Monday, March 28, 2011

Pay teachers more money!

"Top scoring countries hold teachers in high esteem," from the Associated Press Thursday, March 17, 2011 in the San Francisco Chronicle

http://www.sfgate.com/cgi-bin/article.cgi?f=/c/a/2011/03/17/MNQC1ID1OM.DTL&type=education


This is a short article that pretty much says it all: if you pay teachers more money they teach better and kids learn more. It's kind of stating the obvious, but this article points out that these seem to ring true in countries that are doing a better job of educating their children than the U.S. In an exam for 15-year-olds, the Programme for International Student Assessment found that the U.S. currently ranks 14th in reading, 17th in science and 25the in math out of 34 countries selected for review.
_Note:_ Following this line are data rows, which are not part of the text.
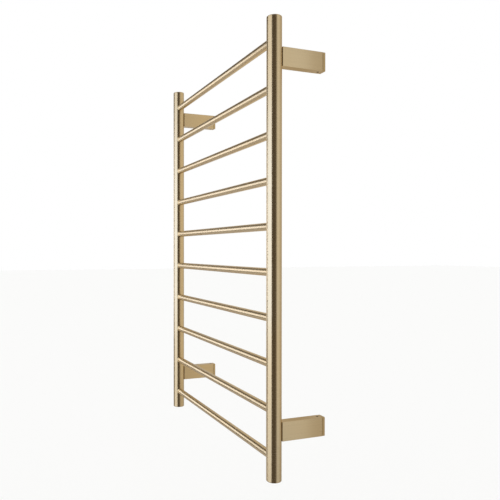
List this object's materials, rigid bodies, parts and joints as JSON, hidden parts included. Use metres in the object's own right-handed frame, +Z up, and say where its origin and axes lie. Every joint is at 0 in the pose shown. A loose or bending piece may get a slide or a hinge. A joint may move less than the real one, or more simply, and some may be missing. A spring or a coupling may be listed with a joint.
{
  "type": "towel warmer rack",
  "caption": "Wall-mounted heated ladder rail: two round uprights, round cross bars and box-section arms, with concealed wiring.",
  "frame": {"origin": "on the wall plane, at the centre of the four wall screws", "axes": "+Z up along the uprights, +Y into the wall, +X to the right for someone facing the rack"},
  "size_m": [0.6, 0.125, 0.9],
  "materials": {
    "brushed_champagne_tube": "stainless steel tube, satin-brushed round its axis, champagne-gold PVD coat",
    "brushed_champagne_bar": "stainless steel tube, satin-brushed round its axis, champagne-gold PVD coat",
    "brushed_champagne_arm": "stainless box section, linished, champagne-gold PVD coat",
    "satin_champagne_boss": "cast stainless, satin, champagne-gold PVD coat",
    "stainless_insert": "turned stainless steel, uncoated",
    "zinc_fastener": "bright zinc-plated steel",
    "black_oxide_screw": "black-oxide steel",
    "silicone_cable": "red silicone jacket",
    "lead_jacket": "white silicone jacket",
    "crimp_sleeve": "heat-shrink sleeve",
    "seal_silicone": "moulded silicone cap",
    "cutout_case": "glass-filled nylon case",
    "grommet_rubber": "moulded rubber",
    "terminal_polyamide": "natural polyamide",
    "earth_brass": "plain brass"
  },
  "bodies": {
    "wall_bosses": {"wall_boss_top_left": "satin_champagne_boss", "wall_boss_top_right": "satin_champagne_boss", "wall_boss_bottom_left": "satin_champagne_boss", "wall_boss_bottom_right": "satin_champagne_boss", "cable_grommet": "grommet_rubber"},
    "rack": {"arm_bottom_left": "brushed_champagne_arm", "arm_bottom_right": "brushed_champagne_arm", "arm_screw_bottom_left": "zinc_fastener", "arm_screw_bottom_right": "zinc_fastener", "arm_screw_top_left": "zinc_fastener", "arm_screw_top_right": "zinc_fastener", "arm_screw_washer_bottom_left": "zinc_fastener", "arm_screw_washer_bottom_right": "zinc_fastener", "arm_screw_washer_top_left": "zinc_fastener", "arm_screw_washer_top_right": "zinc_fastener", "arm_top_left": "brushed_champagne_arm", "arm_top_right": "brushed_champagne_arm", "bar_01": "brushed_champagne_bar", "bar_02": "brushed_champagne_bar", "bar_03": "brushed_champagne_bar", "bar_04": "brushed_champagne_bar", "bar_05": "brushed_champagne_bar", "bar_06": "brushed_champagne_bar", "bar_07": "brushed_champagne_bar", "bar_08": "brushed_champagne_bar", "bar_09": "brushed_champagne_bar", "bar_10": "brushed_champagne_bar", "cable_end_seal": "seal_silicone", "cable_joint_sleeve": "crimp_sleeve", "cable_lead": "lead_jacket", "earth_nut": "earth_brass", "earth_ring": "earth_brass", "earth_stud": "earth_brass", "grub_nut_bottom_left": "stainless_insert", "grub_nut_bottom_right": "stainless_insert", "grub_nut_top_left": "stainless_insert", "grub_nut_top_right": "stainless_insert", "heating_cable": "silicone_cable", "lead_grommet": "grommet_rubber", "terminal_block": "terminal_polyamide", "terminal_screws": "zinc_fastener", "thermal_cutout": "cutout_case", "upright_cap_bottom_left": "brushed_champagne_tube", "upright_cap_bottom_right": "brushed_champagne_tube", "upright_cap_top_left": "brushed_champagne_tube", "upright_cap_top_right": "brushed_champagne_tube", "upright_insert_bottom_left": "stainless_insert", "upright_insert_bottom_right": "stainless_insert", "upright_insert_top_left": "stainless_insert", "upright_insert_top_right": "stainless_insert", "upright_left": "brushed_champagne_tube", "upright_right": "brushed_champagne_tube"},
    "grub_screw_top_left": {"grub_screw_top_left": "black_oxide_screw"},
    "grub_screw_top_right": {"grub_screw_top_right": "black_oxide_screw"},
    "grub_screw_bottom_left": {"grub_screw_bottom_left": "black_oxide_screw"},
    "grub_screw_bottom_right": {"grub_screw_bottom_right": "black_oxide_screw"}
  },
  "joints": [
    {"name": "rack_slide", "type": "slide", "parent": "wall_bosses", "child": "rack", "axis": [0, -1, 0], "range_m": [0, 0.03]},
    {"name": "grub_screw_top_left_travel", "type": "slide", "parent": "rack", "child": "grub_screw_top_left", "axis": [0, 0, -1], "range_m": [0, 0.003]},
    {"name": "grub_screw_top_right_travel", "type": "slide", "parent": "rack", "child": "grub_screw_top_right", "axis": [0, 0, -1], "range_m": [0, 0.003]},
    {"name": "grub_screw_bottom_left_travel", "type": "slide", "parent": "rack", "child": "grub_screw_bottom_left", "axis": [0, 0, 1], "range_m": [0, 0.003]},
    {"name": "grub_screw_bottom_right_travel", "type": "slide", "parent": "rack", "child": "grub_screw_bottom_right", "axis": [0, 0, 1], "range_m": [0, 0.003]}
  ]
}
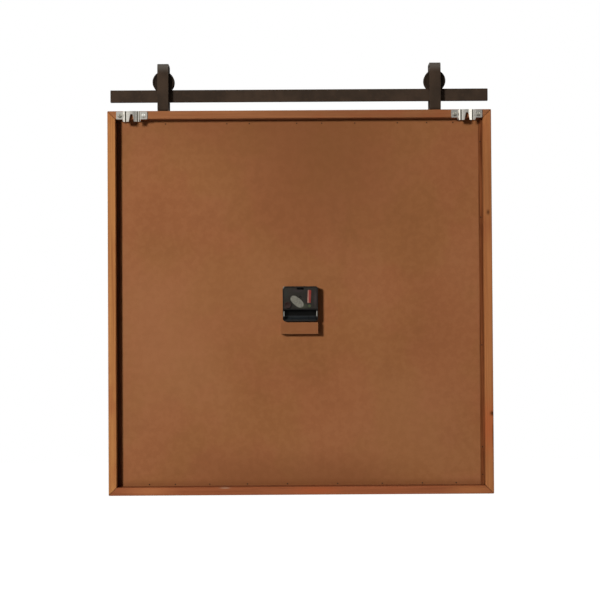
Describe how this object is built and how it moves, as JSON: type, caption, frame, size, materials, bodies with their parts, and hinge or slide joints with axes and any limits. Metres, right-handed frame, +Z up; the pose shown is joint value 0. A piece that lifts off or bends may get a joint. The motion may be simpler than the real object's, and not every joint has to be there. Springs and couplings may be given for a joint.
{
  "type": "wall clock",
  "caption": "Square wall clock in the style of a barn door: plank face in a wooden frame, hung by straps from wheels on a rail, with a quartz movement behind.",
  "frame": {"origin": "in the wall's plane, midway between the two wall hangers, at the height of the two wall screws", "axes": "+Z up; +Y out of the back, towards the wall; the dial faces -Y; +X to the right of someone who faces the dial"},
  "size_m": [0.61, 0.05, 0.6865],
  "materials": {
    "frame_wood": "orange-brown stained softwood, satin",
    "panel_paint": "sprayed brown paint on board, matt",
    "batten_wood": "dark red-brown stain",
    "face_wood": "weathered planks, dry",
    "bronze_steel": "dark bronze powder coat",
    "zinc": "bright zinc plate",
    "black_plastic": "moulded black, satin",
    "brass": "turned brass",
    "white_plastic": "natural acetal",
    "rubber": "black foam rubber",
    "copper_wire": "enamelled copper winding",
    "board_green": "green solder mask",
    "hand_black": "black lacquer on sheet aluminium"
  },
  "bodies": {
    "clock_case": {"frame_top": "frame_wood", "frame_bottom": "frame_wood", "frame_left": "frame_wood", "frame_right": "frame_wood", "back_panel": "panel_paint", "stop_block": "panel_paint", "batten_left": "batten_wood", "batten_right": "batten_wood", "plank_1": "face_wood", "plank_2": "face_wood", "plank_3": "face_wood", "plank_4": "face_wood", "plank_5": "face_wood", "rail": "bronze_steel", "strap_left": "bronze_steel", "axle_bolt_left": "bronze_steel", "axle_nut_left": "bronze_steel", "rail_spacer_left": "bronze_steel", "rail_screw_left": "bronze_steel", "strap_right": "bronze_steel", "axle_bolt_right": "bronze_steel", "axle_nut_right": "bronze_steel", "rail_spacer_right": "bronze_steel", "rail_screw_right": "bronze_steel", "strap_bolt_left_upper": "bronze_steel", "strap_bolt_left_lower": "bronze_steel", "strap_bolt_right_upper": "bronze_steel", "strap_bolt_right_lower": "bronze_steel", "hanger_left": "zinc", "hanger_right": "zinc", "hanger_screw_left_a": "zinc", "hanger_screw_left_b": "zinc", "hanger_screw_right_a": "zinc", "hanger_screw_right_b": "zinc", "contact_negative": "zinc", "contact_positive": "zinc", "stator": "zinc", "movement_case": "black_plastic", "movement_cover": "black_plastic", "shaft_bushing": "brass", "dial_washer": "brass", "dial_nut": "brass", "gasket": "rubber", "coil": "copper_wire", "circuit_board": "board_green"},
    "minute_hands": {"minute_arbor": "brass", "minute_hand": "hand_black", "hand_cap": "hand_black"},
    "hour_hands": {"hour_wheel": "white_plastic", "hour_hand": "hand_black"},
    "minute_wheel_body": {"minute_wheel": "white_plastic"},
    "knob": {"set_knob": "black_plastic"},
    "rotor_body": {"rotor": "zinc"},
    "roller_left": {"wheel_left": "bronze_steel"},
    "roller_right": {"wheel_right": "bronze_steel"}
  },
  "joints": [
    {"name": "minute_hand_turn", "type": "hinge", "parent": "clock_case", "child": "minute_hands", "pos_m": [0, -0.0456, -0.29715], "axis": [0, 1, 0], "continuous": true},
    {"name": "hour_hand_turn", "type": "hinge", "parent": "clock_case", "child": "hour_hands", "pos_m": [0, -0.0424, -0.29715], "axis": [0, 1, 0], "continuous": true},
    {"name": "minute_wheel_turn", "type": "hinge", "parent": "clock_case", "child": "minute_wheel_body", "pos_m": [0.00984, -0.0154, -0.29888], "axis": [0, 1, 0], "continuous": true},
    {"name": "set_knob_turn", "type": "hinge", "parent": "clock_case", "child": "knob", "pos_m": [0.0199, -0.0046, -0.30185], "axis": [0, 1, 0], "continuous": true},
    {"name": "rotor_turn", "type": "hinge", "parent": "clock_case", "child": "rotor_body", "pos_m": [-0.0165, -0.0103, -0.29115], "axis": [0, 1, 0], "continuous": true},
    {"name": "wheel_left_spin", "type": "hinge", "parent": "clock_case", "child": "roller_left", "pos_m": [-0.217, -0.0254, 0.05625], "axis": [0, 1, 0], "continuous": true},
    {"name": "wheel_right_spin", "type": "hinge", "parent": "clock_case", "child": "roller_right", "pos_m": [0.217, -0.0254, 0.05625], "axis": [0, 1, 0], "continuous": true}
  ],
  "couplings": [
    {"joint": "hour_hand_turn", "follows": "minute_hand_turn", "ratio": 0.083333},
    {"joint": "minute_wheel_turn", "follows": "minute_hand_turn", "ratio": -0.33333},
    {"joint": "set_knob_turn", "follows": "minute_hand_turn", "ratio": 0.83333}
  ]
}
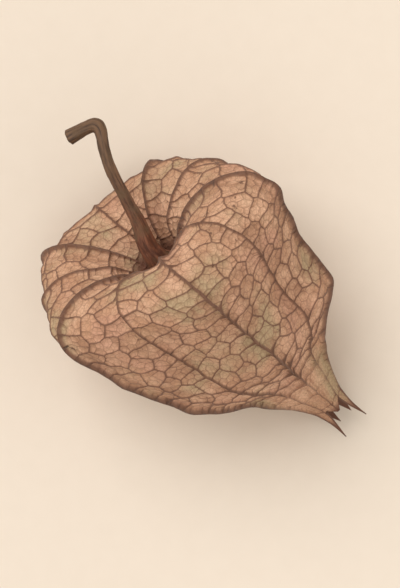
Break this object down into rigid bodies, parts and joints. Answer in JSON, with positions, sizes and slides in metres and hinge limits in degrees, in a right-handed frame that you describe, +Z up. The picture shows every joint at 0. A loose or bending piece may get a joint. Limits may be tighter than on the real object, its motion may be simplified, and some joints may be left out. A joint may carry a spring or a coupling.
{
  "type": "dried physalis fruit",
  "caption": "Dried physalis fruit as picked, lying on its side: a ribbed, net-veined lantern husk with a toothed tip, a berry inside it and a short hooked stalk.",
  "frame": {"origin": "middle of the footprint, on the surface that the fruit lies on", "axes": "+X towards the husk's tip, the longest extent; +Y across the fruit; +Z up"},
  "size_m": [0.0421, 0.0266, 0.0251],
  "materials": {
    "husk": "matte",
    "berry": "satin",
    "stalk": "matte"
  },
  "bodies": {
    "root": {"husk": "husk", "berry": "berry", "stalk": "stalk"}
  },
  "joints": []
}
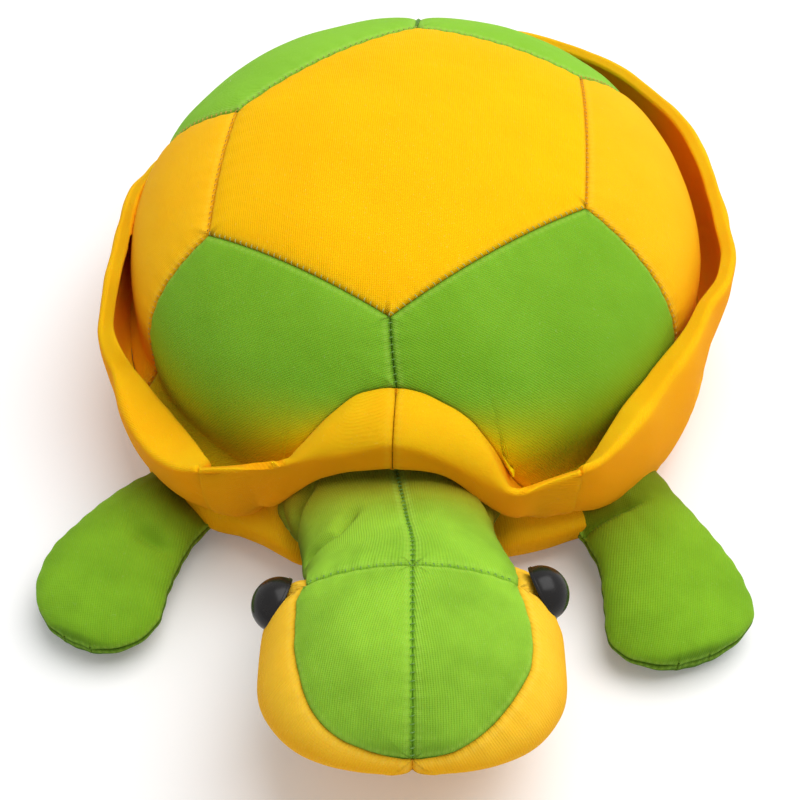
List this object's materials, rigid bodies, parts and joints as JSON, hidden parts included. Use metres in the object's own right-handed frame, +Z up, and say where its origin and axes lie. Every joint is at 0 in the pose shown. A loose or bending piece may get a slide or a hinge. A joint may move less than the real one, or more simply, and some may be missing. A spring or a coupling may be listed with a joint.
{
  "type": "stuffed turtle toy",
  "caption": "Stuffed knit-cloth turtle lying on its belly: panelled domed shell with a soft standing brim, short neck, rounded head with dome eyes, paddle flippers and a small tail.",
  "frame": {"origin": "on the flat of the belly where the toy lies on the floor, under the middle of the shell", "axes": "+Z up from the floor, +X toward the turtle's own left, -Y toward the head"},
  "size_m": [0.2686, 0.4304, 0.12],
  "materials": {
    "yellow_knit": "smooth stretch knit",
    "green_knit": "smooth stretch knit",
    "stuffing": "loose polyester fibre",
    "eye_plastic": "polished"
  },
  "bodies": {
    "torso": {"body_filling": "stuffing", "shell_panel_top": "yellow_knit", "shell_panel_front_left": "green_knit", "shell_panel_front_right": "green_knit", "shell_panel_left": "yellow_knit", "shell_panel_right": "yellow_knit", "shell_panel_back_left": "green_knit", "shell_panel_back_right": "green_knit", "brim_left": "yellow_knit", "brim_right": "yellow_knit", "belly_panel": "yellow_knit"},
    "neck": {"neck_filling": "stuffing", "neck_panel_left": "green_knit", "neck_panel_right": "green_knit", "neck_underside_panel": "green_knit"},
    "head": {"head_filling": "stuffing", "head_panel_left": "green_knit", "head_panel_right": "green_knit", "cheek_panel_left": "yellow_knit", "cheek_panel_right": "yellow_knit", "eye_left": "eye_plastic", "eye_right": "eye_plastic", "eye_washer_left": "eye_plastic", "eye_washer_right": "eye_plastic"},
    "front_flipper_left": {"front_flipper_left_filling": "stuffing", "front_flipper_left_top_panel": "green_knit", "front_flipper_left_bottom_panel": "green_knit"},
    "front_flipper_right": {"front_flipper_right_filling": "stuffing", "front_flipper_right_top_panel": "green_knit", "front_flipper_right_bottom_panel": "green_knit"},
    "rear_flipper_left": {"rear_flipper_left_filling": "stuffing", "rear_flipper_left_top_panel": "green_knit", "rear_flipper_left_bottom_panel": "green_knit"},
    "rear_flipper_right": {"rear_flipper_right_filling": "stuffing", "rear_flipper_right_top_panel": "green_knit", "rear_flipper_right_bottom_panel": "green_knit"},
    "tail": {"tail_filling": "stuffing", "tail_top_panel": "green_knit", "tail_bottom_panel": "green_knit"}
  },
  "joints": [
    {"name": "neck_nod", "type": "hinge", "parent": "torso", "child": "neck", "pos_m": [0, -0.124, 0.036], "axis": [0.9833, 0.1822, 0], "range_deg": [-6, 18]},
    {"name": "head_turn", "type": "hinge", "parent": "neck", "child": "head", "pos_m": [0.00993, -0.17759, 0.0465], "axis": [0, 0, 1], "range_deg": [-8, 22]},
    {"name": "front_left_flap", "type": "hinge", "parent": "torso", "child": "front_flipper_left", "pos_m": [0.08766, -0.11219, 0.016], "axis": [0.7877, 0.616, 0], "range_deg": [-28, 30]},
    {"name": "front_right_flap", "type": "hinge", "parent": "torso", "child": "front_flipper_right", "pos_m": [-0.08784, -0.11251, 0.016], "axis": [0.8156, -0.5785, 0], "range_deg": [-28, 30]},
    {"name": "rear_left_flap", "type": "hinge", "parent": "torso", "child": "rear_flipper_left", "pos_m": [0.06713, 0.12616, 0.016], "axis": [-0.864, 0.5035, 0], "range_deg": [-28, 30]},
    {"name": "rear_right_flap", "type": "hinge", "parent": "torso", "child": "rear_flipper_right", "pos_m": [-0.067, 0.12592, 0.016], "axis": [-0.8677, -0.497, 0], "range_deg": [-28, 30]},
    {"name": "tail_flap", "type": "hinge", "parent": "torso", "child": "tail", "pos_m": [0.00003, 0.13877, 0.016], "axis": [-0.9998, 0.022, 0], "range_deg": [-30, 30]}
  ]
}
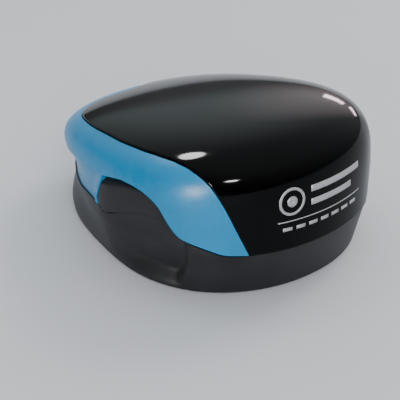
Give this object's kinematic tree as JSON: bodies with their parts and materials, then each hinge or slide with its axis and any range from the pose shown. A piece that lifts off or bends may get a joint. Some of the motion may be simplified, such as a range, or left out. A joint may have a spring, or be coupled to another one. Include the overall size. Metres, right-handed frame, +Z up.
{
  "type": "self inking stamp",
  "caption": "Rounded pocket self-inking stamp: latched cover rises on a telescopic spring frame while a rack turns the round die plate up to the ink pad; side release buttons.",
  "frame": {"origin": "centre of the outline on the surface the stamp stands on", "axes": "+Z up; -Y towards the end that carries the printed face; X across the two release buttons"},
  "size_m": [0.0622, 0.0759, 0.0341],
  "materials": {
    "shell_black": "high gloss",
    "band_blue": "satin",
    "base_black": "matte",
    "frame_grey": "matte",
    "gear_white": "satin",
    "steel": "brushed",
    "spring_steel": "bright drawn",
    "foot_rubber": "matte",
    "die_rubber": "matte",
    "foam": "open cell",
    "pad_felt": "inked felt"
  },
  "bodies": {
    "base": {"base_shell": "base_black", "foot_ring": "foot_rubber", "guide_frame": "frame_grey", "base_screw_1": "steel", "base_screw_2": "steel", "base_screw_3": "steel", "base_screw_4": "steel", "base_post_left": "steel", "base_post_right": "steel", "lower_spring_left": "spring_steel", "lower_spring_right": "spring_steel", "button_leaf_left": "spring_steel", "button_leaf_right": "spring_steel"},
    "left_button": {"side_button_left": "base_black"},
    "right_button": {"side_button_right": "base_black"},
    "slider": {"slider_frame": "frame_grey", "flip_rack_left": "gear_white", "flip_rack_right": "gear_white", "upper_spring_left": "spring_steel", "upper_spring_right": "spring_steel"},
    "cover": {"top_cover": "shell_black", "trim_band": "band_blue", "chassis": "frame_grey", "bearing_arm_left": "frame_grey", "bearing_arm_right": "frame_grey", "cover_post_left": "steel", "cover_post_right": "steel", "chassis_screw_1": "steel", "chassis_screw_2": "steel", "chassis_screw_3": "steel", "chassis_screw_4": "steel"},
    "plate": {"plate_carrier": "gear_white", "plate_axle": "steel", "cushion": "foam", "die_plate": "die_rubber", "flip_pinion_left": "gear_white", "flip_pinion_right": "gear_white"},
    "pad": {"pad_tray": "frame_grey", "ink_pad": "pad_felt"}
  },
  "joints": [
    {"name": "slider_lift", "type": "slide", "parent": "base", "child": "slider", "axis": [0, 0, 1], "range_m": [0, 0.01571], "deforming": ["lower_spring_left", "lower_spring_right"]},
    {"name": "cover_lift", "type": "slide", "parent": "slider", "child": "cover", "axis": [0, 0, 1], "range_m": [0, 0.01571], "deforming": ["upper_spring_left", "upper_spring_right"]},
    {"name": "plate_turn", "type": "hinge", "parent": "cover", "child": "plate", "pos_m": [0, -0.01, 0.0074], "axis": [-1, 0, 0], "range_deg": [0, 180]},
    {"name": "pad_lower", "type": "slide", "parent": "cover", "child": "pad", "axis": [0, 0, -1], "range_m": [0, 0.0085]},
    {"name": "left_button_press", "type": "slide", "parent": "base", "child": "left_button", "axis": [1, 0, 0], "range_m": [0, 0.0012], "stiffness_N_per_m": 1500},
    {"name": "right_button_press", "type": "slide", "parent": "base", "child": "right_button", "axis": [-1, 0, 0], "range_m": [0, 0.0012], "stiffness_N_per_m": 1500}
  ],
  "couplings": [
    {"joint": "slider_lift", "follows": "cover_lift", "ratio": 1},
    {"joint": "plate_turn", "follows": "cover_lift", "rad_per_m": 200}
  ]
}
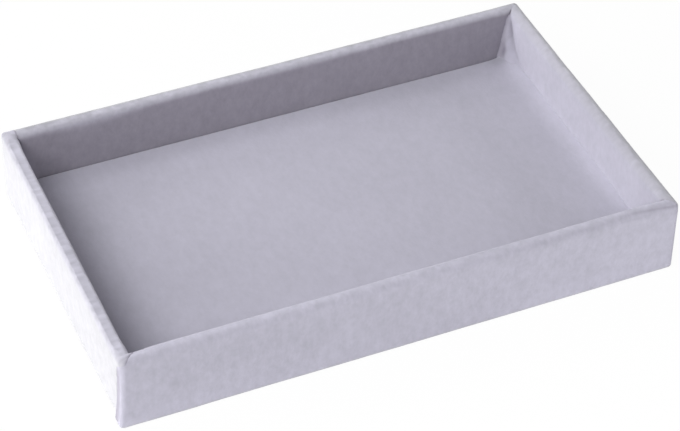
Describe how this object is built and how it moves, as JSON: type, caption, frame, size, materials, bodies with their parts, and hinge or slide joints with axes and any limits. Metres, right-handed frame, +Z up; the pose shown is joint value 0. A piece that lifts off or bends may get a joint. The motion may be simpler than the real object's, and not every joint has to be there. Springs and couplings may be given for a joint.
{
  "type": "jewelry tray",
  "caption": "Shallow open rectangular jewelry tray: a comb-jointed board frame wrapped in velvet, with a velvet-covered floor pad pressed in.",
  "frame": {"origin": "centre of the underside, on the surface that the tray stands on", "axes": "+X along the long side towards the right, +Y towards the back, +Z up; the pictured corner is at -X -Y"},
  "size_m": [0.24, 0.15, 0.035],
  "materials": {
    "velvet": "short-pile velvet, lavender grey",
    "mdf": "bare sanded fibreboard",
    "greyboard": "bare greyboard",
    "base_sheet": "thin flocked sheet"
  },
  "bodies": {
    "root": {"base_board": "mdf", "wall_front": "mdf", "wall_back": "mdf", "wall_left": "mdf", "wall_right": "mdf", "wrap_front": "velvet", "wrap_back": "velvet", "wrap_left": "velvet", "wrap_right": "velvet", "pad_board": "greyboard", "pad_cover": "velvet", "base_sheet": "base_sheet"}
  },
  "joints": []
}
Andreas Schleicher, the exam director, notes that while the U.S. has one of the world's most expensive school systems (in terms of dollars per student) its teachers rank as some of the most underpaid. It does not surprise me that teachers who are not given incentives (namely $) do not teach up to their potential. A report that Schleicher co-authored said the U.S. must increase teacher salary and found the following four factors critically important in student performance:


1. Teachers are drawn from a selective pool similar to other professional groups

2. Higher teacher salaries are more effective than smaller class size in determing student performance

3. Teachers are continually being trained and developing their skills

4. Instructors are held accountable for student performance, but tests are just one measure of that performance


In short, the article found that countries with high performing students, "set high requirements to become a teacher, hold those who become one in high esteem and offer the instructors plenty of support."

3 comments:

  1. This is definitely what needs to happen. But I see a big obstacle preventing the advancement of this idea, and it’s teachers themselves. Teacher unions! What a terrible group of well-intentioned people. From what I understand, and I admit my understanding is very limited (so feel free to set me straight if I’m wrong), teacher unions are responsible for tenure and experience-based pay. Forget about increasing teacher salaries when the best new teachers in the nation can take their much-needed expertise to any school and get paid less than existing teachers without it. There’s no competition and therefore no competitive pay, and universally increasing salaries simply to inspire more effective teaching will never happen. Again, I’m speculating.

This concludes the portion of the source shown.